A manhã deste dia 13 foi curta demais para os meus propósitos de hoje. Logo, tive que entrar em mais uma “live”, para ajudar na formação continuada dos professores indígenas. Desta vez, estavam presentes os profissionais da educação do Território de Marãiwatsédé e também os da aldeia Krehawã, da Escola Indígena Hadori do Povo Iny (Karajá). Aproveitei para falar acerca da Educação Escolar Indígena, diferenciando-a da Educação Indígena, e aquilo que está preconizado na legislação brasileira, sobretudo na Constituição Federal de 1988 e na Lei de Diretrizes e Bases da Educação Nacional (LDB 9.394/96). Muito assunto para uma manhã de formação necessitando, portanto, de um maior tempo para melhor aprofundar o assunto.

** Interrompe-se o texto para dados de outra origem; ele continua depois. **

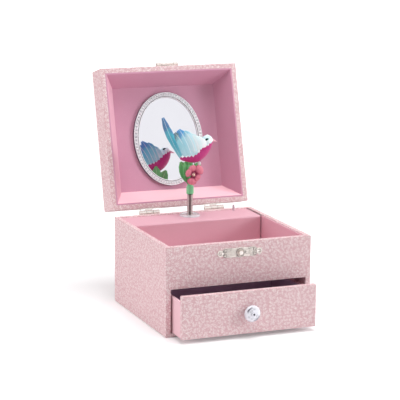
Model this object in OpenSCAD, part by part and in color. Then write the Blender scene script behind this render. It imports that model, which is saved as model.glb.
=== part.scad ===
// Musical jewellery box of paper-covered board: hinged lid with a mirror, one drawer,
// and a bird on a flower that turns on a spring stem above a wind-up movement.
// Origin: middle of the underside. The front faces -Y, +X is to the right, +Z is up.
// The pieces stand as in use: lid open, drawer part way out, hasp folded back on the lid.

/* [Case] */
// Width of the case
box_w = 120; // [100:1:145]
// Depth of the case
box_d = 116; // [104:1:140]
// Height of the case without the lid
box_h = 70; // [68:1:90]
// Thickness of the outer boards
wall_t = 4; // [3:0.5:5]
// Thickness of the base board
base_t = 3; // [2:0.5:4]
// Thickness of the boards between drawer and compartment
board_t = 3; // [2:0.5:4]
// Thickness of the lining card
lining_t = 1.2; // [0.8:0.1:1.6]
// Clear height of the drawer bay
bay_h = 34.2; // [28:0.2:36]
// Depth of the movement housing, front to back
housing_d = 29.5; // [28:0.5:34]
// Thickness of the card of the movement cover
card_t = 1.8; // [1.2:0.1:2.4]
// Drop of the shelf below the case rim
shelf_drop = 0.8; // [0:0.1:3]
// Radius of the front edge of the shelf
shelf_edge_r = 1.5; // [0.5:0.1:1.7]

/* [Lid] */
// Height of the lid
lid_h = 21; // [18:0.5:26]
// Thickness of the lid top board
lid_top_t = 2.4; // [1.6:0.2:4]
// Depth of the lid tray below the rim
tray_depth = 17.4; // [14:0.1:17.4]
// How far the tray walls lean in
tray_lean = 9.8; // [4:0.2:12]
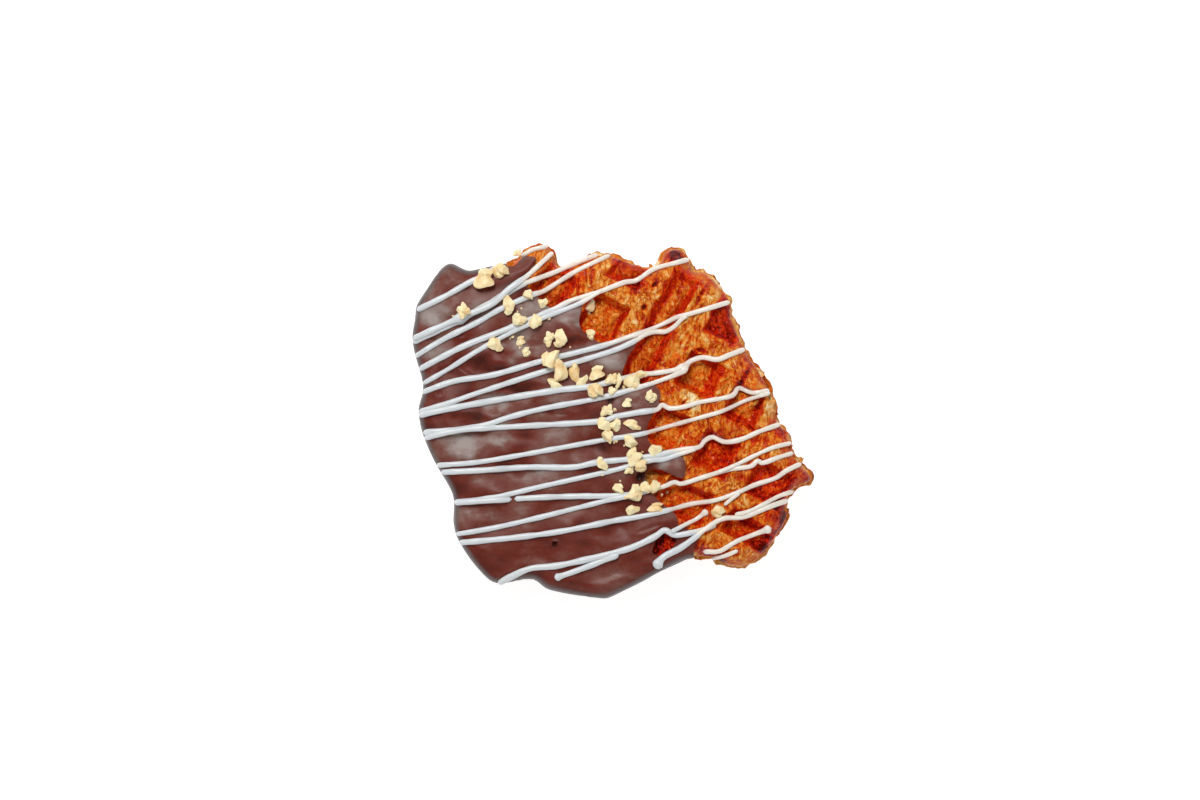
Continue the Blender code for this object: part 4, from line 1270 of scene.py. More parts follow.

Muitos entre nós entendem que não há distinção entre a Educação Indígena e a Educação Escolar Indígena. Trata-se na verdade de duas coisas distintas, podendo vir a ser complementares. A Educação Indígena, é aquela que acontece nas aldeias indígenas, de forma natural em que os saberes, usos, costumes e tradições culturais são repassados, não somente na forma de organização social daquela etnia, bem como em todos os rituais culturais próprios. Conhecimentos, saberes tradicionais milenares, que são repassados também através da convivência diária de forma oral, cuja participação dos anciãos é fundamental na transmissão destes saberes. Esta é a Educação indígena que acontece entre eles bem antes da chegada do colonizador às aldeias. Saberes ancestrais que são perpetuados de geração em geração, mantendo viva a memória daquele povo.
De outro lado está a Educação Escolar Indígena. Uma proposta de educação ocidental sistemática, que adentrou as aldeias, possibilitando o acontecimento da formação dos alunos indígenas. Embora sendo tratados como seres infantilizados desde os tempos do Serviço de Proteção aos Índios (SPI -1910), com a sua proposta integracionista e, posteriormente com a criação da Fundação Nacional do Índio (FUNAI-1967), e o seu “tutelamento” dos povos indígenas, a legislação surgida a partir da CF/1988, traz algumas transformações significativas no jeito de se pensar sobre estes povos. A legislação vigente, permite aos povos indígenas sua autonomia, seja na sua cosmovisão, seja no seu jeito de viver na sua relação com a terra e o meio.
As lives são as coqueluches do momento. Muitas delas, que nem tem como acompanhar todas. Foi uma boa formação acontecida na manhã desta sexta-feira treze. Me sinto plenamente realizado quando me vejo dentro destas formações com os profissionais da Educação Escolar Indígena. Melhor mesmo seria se fosse presencial. O fato de não poder falar ou ouvir, olhando dentro dos olhos das pessoas, como fazem os povos indígenas, perde um pouco desta essência que é o estar juntos, e sentir também o calor do outro. Faço porque gosto. Faço por amor. Amo este meu lado educador com os povos indígenas. Tento incorporar em mim aquilo que fora dito pelo teólogo e filosofo humanista europeu Erasmo de Roterdã (1466-1536): “O amor recíproco entre quem aprende e quem ensina é o primeiro e mais importante degrau para se chegar ao conhecimento.”